Necas called the new pact on budgetary discipline, which all EU states save the Czech Republic and Great Britain intend to join, a "fundamental step in this direction."

"States are renouncing their right to a free vote in the EU on important topics concerning the budget, and they are giving up a part of their sovereignty," he said.

Necas added that EU prime ministers were pressured for quick agreement on the new so-called "fiscal compact" at the Brussels summit on Monday, where he chose to keep the Czech Republic out of the pact.

Leaders received the final draft of the pact "with important, hastily negotiated modifications and were forced to decide immediately, without any time to reflect, without being able to consult experts or their governments," he charged.

"I'm not an 18th-century absolute monarch to be able to decide for my country just a couple minutes after having seen the modified text," he said.

Necas insisted that had Prague joined the deal, it would have "agreed to eurozone moving toward a future fiscal federation," as well as shown its "willingness to participate in this project no matter the price."

The Czech leader has however admitted the possibility of his country joining the pact in the future and possibly putting the issue to a public referendum.

However, Czech President Vaclav Klaus, an ardent eurosceptic, has vowed to veto any Czech moves to adhere to the pact, designed to prevent future debt crises.

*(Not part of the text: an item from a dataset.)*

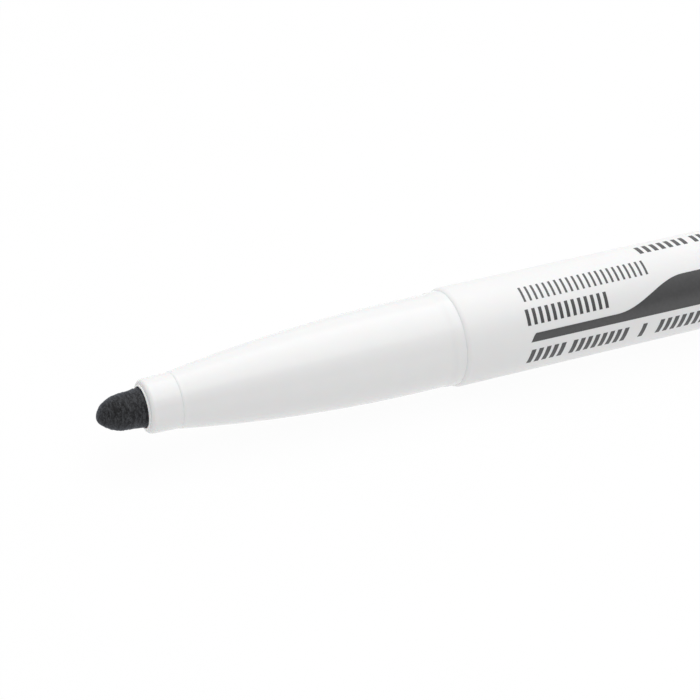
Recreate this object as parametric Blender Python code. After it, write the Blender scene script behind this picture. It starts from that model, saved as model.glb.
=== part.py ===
"""Whiteboard marker with a bullet nib, lying on the plane Z = 0 along X, its nib towards -X.

The black cap is posted on the plug at the rear. It pulls off towards +X. Its clip is turned down to the
surface on the -Y side, where it stops the marker from rolling.
"""

import math

import bmesh
import bpy

# Driving dimensions in metres. Stations are distances along the marker's axis from the barrel's front
# shoulder, negative towards the nib.
SIDES = 48
EDGE_STEPS = 4
CREASE = math.radians(35)
MERGE = 1e-7
SEAM = 0.0001
RUNNING = 0.0003

BARREL_RADIUS = 0.0070
BARREL_LENGTH = 0.0710
BARREL_BORE = 0.00605
BARREL_EDGE = 0.00025
BARREL_EDGE_STEPS = 3
RIB_COUNT = 6
RIB_WIDTH = 0.0008
RIB_TOP = 0.00515
RIB_START = 0.0100
RIB_END = 0.0600

NOSE_FRONT = -0.04019
NOSE_ARC = 0.2336
NOSE_STEPS = 10
NOSE_CREST = -0.00485
NOSE_CREST_RADIUS = 0.00654
NOSE_FLARE = 0.0017
NOSE_FLARE_RADIUS = 0.00667
NOSE_BORE = 0.00515
NOSE_SEAT = -0.0195
NOSE_SEAT_RADIUS = 0.0046
NOSE_THROAT_RADIUS = 0.0031
SPIGOT_LENGTH = 0.0080
SPIGOT_RADIUS = 0.00585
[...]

Pushed by Germany and the European Central Bank, the treaty -- to be formally signed in March -- will require governments to introduce laws on balanced budgets and impose near automatic sanctions on countries that violate deficit rules.

Only those countries that sign up will be able to access bailout aid from a new rescue fund.

In the wake of the debt crisis, threatening to torpedo the 17-member eurozone, Necas's centre-right government said it will not adopt the euro during its term ending in 2014.